Según escribió Antonio Espina, Pelegrín realizó el «hallazgo» del arte nuevo en 1927, aunque podríamos adelantarlo a 1925, fecha de la Primera Exposición de la Sociedad de Artistas Ibéricos, gestada y realizada bajo el signo del «retorno al orden» y el descrédito de las experimentaciones de vanguardia, en la que Pelegrín participó con tres pinturas. Al año siguiente mostró una selección amplia de sus obras, junto a Luis Berdejo, artista que también figuró entre los «ibéricos», en el Centro Mercantil de Zaragoza. Berdejo logró mejores comentarios que Pelegrín en la que está considerada primera exposición con acento renovador que tuvo lugar en la ciudad de mano de artistas aragoneses. Las cuarenta obras que presentó Pelegrín, realizadas entre 1919 y 1926, corresponden a un primer registro progresivamente atento a las posibilidades figurativas del postcubismo.

En torno a 1927, Santiago Pelegrín pintó el Retrato de Benjamín Jarnés, propiedad del Museo de Zaragoza tras su adquisición en 1995, coincidiendo en fechas con la exposición Santiago Pelegrín, 1925-1939: Los límites de una utopía que presenté en el Museo Pablo Gargallo. El retrato del amigo pertenece al registro citado, al que siguió, entre 1927 y 1928, la síntesis eficaz entre las soluciones postcubistas y neofuturistas en un conjunto de obras cuyos temas recuperaban los ideales de la vida moderna, que esa era la nueva consigna. Y Pelegrín quiso darle expresión con obras cuyos títulos no ofrecían discusión: Verbena, Jazz-Band, Aguaducho, Atocha-Cuatro Caminos, La Gaceta Literaria o La Venus del Radiador. Y El profesor inútil (1928. Colección del Museo de Pontevedra), nuevo retrato de Benjamín Jarnés, que toma el título del de la novela que le descubrió como escritor en 1926. Las tres escenas que la componen apenas esbozan, señala José-Carlos Mainer, la figura de un profesor particular sin nombre, caviloso y enamoradizo, tan consciente de su insignificancia vital como capaz de divagar larga y agudamente sobre sus personales sensaciones.
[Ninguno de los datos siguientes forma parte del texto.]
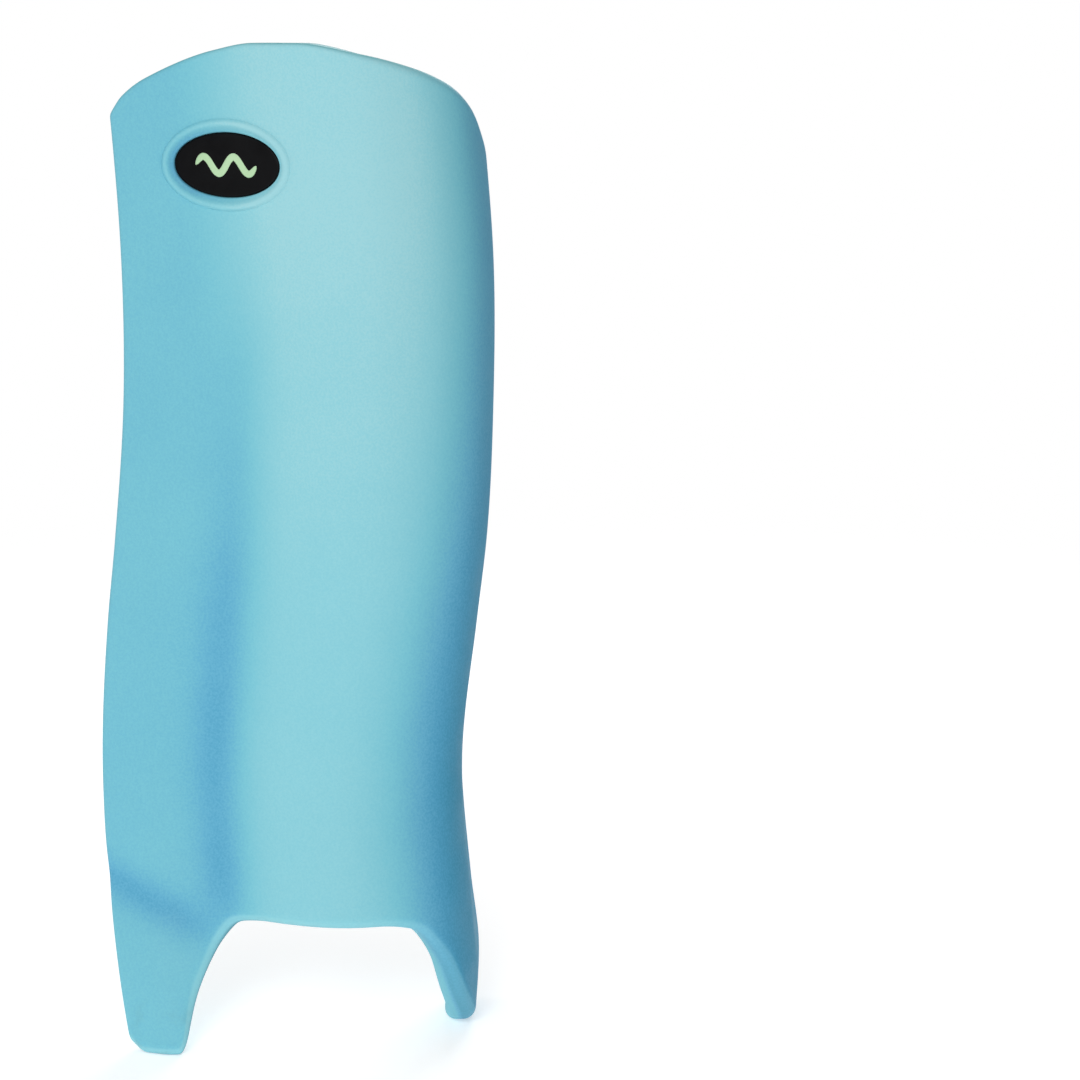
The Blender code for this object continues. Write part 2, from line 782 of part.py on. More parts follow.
def bracket(place, z, shell):
    """The footman loop that holds a strap, its two screws and the threaded insert."""
    bar = bar_place(z)
    half_gap = STRAP_WIDTH / 2 + POST_CLEARANCE
    half_frame = half_gap + POST_THICKNESS
    screw_height = half_frame + HEAD_MARGIN + HEAD_RADIUS
    half_plate = screw_height + HEAD_RADIUS + HEAD_MARGIN
    front = DEPTH + CLEARANCE
    back = front + PLATE_THICKNESS
    half_width = PLATE_WIDTH / 2
    body = box(
        "bracket_" + place,
        (bar.x - half_width, front, z - half_plate),
        (bar.x + half_width, back, z + half_plate),
    )
    rounded(body, HARD_EDGE_RADIUS, segments=1)
    pieces = []
    for side in (-1, 1):
        low, high = sorted((side * half_gap, side * half_frame))
        pieces.append(
            box(
                f"post_{place}_{side}",
                (bar.x - POST_HALF_DEPTH, back - OVERLAP, z + low),
                (bar.x + POST_HALF_DEPTH, bar.y + BAR_RADIUS, z + high),
            )
        )
    grip = half_gap + POST_THICKNESS / 2
    ends = (bar.x, bar.y, z - grip), (bar.x, bar.y, z + grip)
    pieces.append(cylinder("bar_" + place, BAR_RADIUS, *ends))
    for piece in pieces:
        union = body.modifiers.new("join " + piece.name, "BOOLEAN")
        union.operation = "UNION"
        union.object = as_cutter(piece)
    insert_half = half_plate - HEAD_MARGIN
    pocket = as_cutter(
        box(
            "insert_pocket_" + place,
            (
                bar.x - INSERT_WIDTH / 2 - CLEARANCE,
                DEPTH - INSERT_DEPTH - CLEARANCE,
                z - insert_half - CLEARANCE,
            ),
            (
                bar.x + INSERT_WIDTH / 2 + CLEARANCE,
                DEPTH + OVERSHOOT,
                z + insert_half + CLEARANCE,
            ),
        )
    )
    cut(shell, pocket)
    insert = box(
        "insert_" + place,
        (bar.x - INSERT_WIDTH / 2, DEPTH - INSERT_DEPTH, z - insert_half),
        (bar.x + INSERT_WIDTH / 2, DEPTH, z + insert_half),
    )
    for side, word in ((-1, "lower"), (1, "upper")):
        height = z + side * screw_height
        hole = as_cutter(
            cylinder(
                f"screw_hole_{place}_{word}",
                SCREW_RADIUS + CLEARANCE,
                (bar.x, DEPTH - INSERT_DEPTH - OVERSHOOT, height),
                (bar.x, back + OVERSHOOT, height),
            )
        )
        cut(body, hole)
        cut(insert, hole)
        screw(f"screw_{place}_{word}", bar.x, back + CLEARANCE, height)
    paint(body, NYLON)
    paint(insert, NYLON)


def screw(name, x, seat, z):
    """A pan-head screw: its profile turned about the screw's axis."""
    tip = -SCREW_LENGTH
    profile_points = (
        (0.0, HEAD_HEIGHT),
        (HEAD_RADIUS * 0.6, HEAD_HEIGHT),
        (HEAD_RADIUS * 0.93, HEAD_HEIGHT * 0.7),
        (HEAD_RADIUS, 0.0),
        (SCREW_RADIUS, 0.0),
        (SCREW_RADIUS, tip + SCREW_RADIUS),
        (SCREW_RADIUS * 0.4, tip),
        (0.0, tip),
    )
    mesh = bmesh.new()
    points = [mesh.verts.new((radius, 0.0, height)) for radius, height in profile_points]
    for first, second in zip(points, points[1:]):
        mesh.edges.new((first, second))
    obj = finished(name, mesh)
    turned = obj.modifiers.new("turned", "SCREW")
    turned.steps = ROUND_SIDES
    turned.render_steps = ROUND_SIDES
    turned.use_merge_vertices = True
    turned.merge_threshold = 1e-5
    obj.rotation_euler = (-math.pi / 2, 0.0, 0.0)
    obj.location = (x, seat, z)
    paint(obj, STEEL)


def straps(shell):
    for place, level in STRAPS:
        z = level * HEIGHT
        bracket(place, z, shell)
        webbing("strap_" + place, z)
        slider(place, z)
        flap(place, z)


def centre_on_ground():
    """Puts every object under one empty, which centres the guard's box over the origin."""
    base = bpy.data.objects.new("ground_centre", None)
    bpy.context.view_layer.update()
    graph = bpy.context.evaluated_depsgraph_get()
    corners = []
    for obj in PARTS.objects:
        shown = obj.evaluated_get(graph)
        corners += [shown.matrix_world @ Vector(corner) for corner in shown.bound_box]
    for obj in list(PARTS.objects) + list(CUTTERS.objects):
        obj.parent = base
    PARTS.objects.link(base)
    for axis in range(2):
        places = [corner[axis] for corner in corners]
        base.location[axis] = -(min(places) + max(places)) / 2


clear_scene()
PARTS = new_collection("goalkeeper_leg_guard")
CUTTERS = new_collection("cutters", hidden=True)

BLUE_FOAM = principled("blue_foam", 130, 198, 212, 0.62)
GREY_FOAM = principled("grey_foam", 92, 98, 104, 0.85)
LINING_CLOTH = principled("lining_cloth", 44, 48, 54, 0.90)
BADGE_BLACK = principled("badge_black", 14, 15, 17, 0.45)
EMBLEM_GREEN = principled("emblem_green", 180, 215, 170, 0.50)
WEBBING_BLACK = principled("webbing_black", 26, 27, 30, 0.85)
HOOK_BLACK = principled("hook_black", 22, 22, 24, 0.80)
LOOP_BLACK = principled("loop_black", 30, 31, 34, 0.95)
RUBBER = principled("tab_rubber", 38, 40, 44, 0.70)
NYLON = principled("nylon", 32, 33, 36, 0.50)
STEEL = principled("screw_steel", 176, 178, 182, 0.35, 1.0)

SHELL = foam_layers()
outer_wall()
inner_wall()
leg_pads()
badge(SHELL)
straps(SHELL)
centre_on_ground()
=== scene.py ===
"""The looks of the moulded goalkeeper leg guard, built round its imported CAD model.

Metres, in the CAD model's frame: +Z up, the face to -Y, the outer wing on -X, the inner side on +X.
The foam is lofted again from the same curves as the CAD shell, finer and with rounded edges. A place
on the shell's skin is "along", from 0 at the wing's free edge to 1 at the inner side's back edge,
and a height.
"""

import json
import math

import bmesh
import bpy
import numpy as np
from mathutils import Matrix, Vector
from mathutils.bvhtree import BVHTree


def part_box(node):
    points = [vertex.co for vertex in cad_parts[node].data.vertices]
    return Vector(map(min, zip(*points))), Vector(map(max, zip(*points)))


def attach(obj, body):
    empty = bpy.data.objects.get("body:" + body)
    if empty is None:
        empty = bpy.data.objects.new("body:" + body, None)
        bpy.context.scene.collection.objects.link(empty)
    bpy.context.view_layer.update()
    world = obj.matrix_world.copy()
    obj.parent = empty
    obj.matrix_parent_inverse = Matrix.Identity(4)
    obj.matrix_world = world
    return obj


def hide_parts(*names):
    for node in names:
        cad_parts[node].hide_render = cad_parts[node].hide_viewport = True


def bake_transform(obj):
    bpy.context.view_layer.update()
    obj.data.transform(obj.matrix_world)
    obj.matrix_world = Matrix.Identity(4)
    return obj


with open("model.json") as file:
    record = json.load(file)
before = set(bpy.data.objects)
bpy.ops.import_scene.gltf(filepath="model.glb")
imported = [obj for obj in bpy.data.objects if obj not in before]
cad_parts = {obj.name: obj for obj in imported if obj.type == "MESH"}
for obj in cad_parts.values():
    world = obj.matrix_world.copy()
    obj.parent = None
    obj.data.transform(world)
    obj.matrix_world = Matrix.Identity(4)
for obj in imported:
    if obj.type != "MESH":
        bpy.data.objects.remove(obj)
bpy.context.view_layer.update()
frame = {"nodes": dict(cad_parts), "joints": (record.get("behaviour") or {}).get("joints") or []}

# Sizes that the CAD model has
HEIGHT = 0.700
WIDTH = 0.270
DEPTH = 0.145
CLEARANCE = 0.0003
BOND_GAP = 0.001
SHELL_THICKNESS = 0.022
CORE_THICKNESS = 0.012
PAD_THICKNESS = 0.013
LINING_THICKNESS = 0.008
INNER_WALL_THICKNESS = 0.018
CORE_MARGIN = 0.012
OUTER_WALL_X = -0.088
OUTER_WALL_THICKNESS = 0.026
OUTER_WALL_RADIUS = 0.010
WALL_LOW = 0.19
WALL_HIGH = 0.885
BADGE_WIDTH = 0.082
BADGE_HEIGHT = 0.043
BADGE_SINK = 0.004
BADGE_ALONG = 0.228
BADGE_LEVEL = 0.884
STRAP_WIDTH = 0.040
WEBBING = 0.0018
BAR_RADIUS = 0.002
LOOP_TAIL = 0.088
FLAP_LENGTH = 0.037
PLACES = ("knee", "calf", "ankle")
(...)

Seguro que a Jarnés, tan receloso de entusiasmos y frivolidades vanguardistas, le gustó el nuevo retrato de Pelegrín, acorde con el regreso, en aquellos años tardíos ya, del sentido de las primeras vanguardias.

¿Cómo interpretar y valorar el hecho de que un autodidacta, intelectual de café, que accede a la innovación plástica en la madurez realice obras entre el cubismo y el futurismo en Madrid, en 1927 o 1928, pasado ya el momento histórico preciso en el que se desarrollaron ambas formulaciones, y sin solución de continuidad, además, desde un elegante pero poco audaz registro a lo Vázquez Díaz y Sunyer para, a continuación, casi coetáneamente, realizar obras de figuras clásicas a lo Novecento antagonistas de los otros aspectos de su producción?, se preguntó, con acierto, Eugenio Carmona en el catálogo de la exposición citada. Como única respuesta, cabría coincidir con él en que sólo en la dinámica específica del arte nuevo es donde las obras de Santiago Pelegrín cobran sentido, teniendo en cuenta que aquellos fueron los años de mayor entrecruzarse de posibilidades, referencias y tendencias de toda la historia de la renovación plástica española anterior a la guerra civil.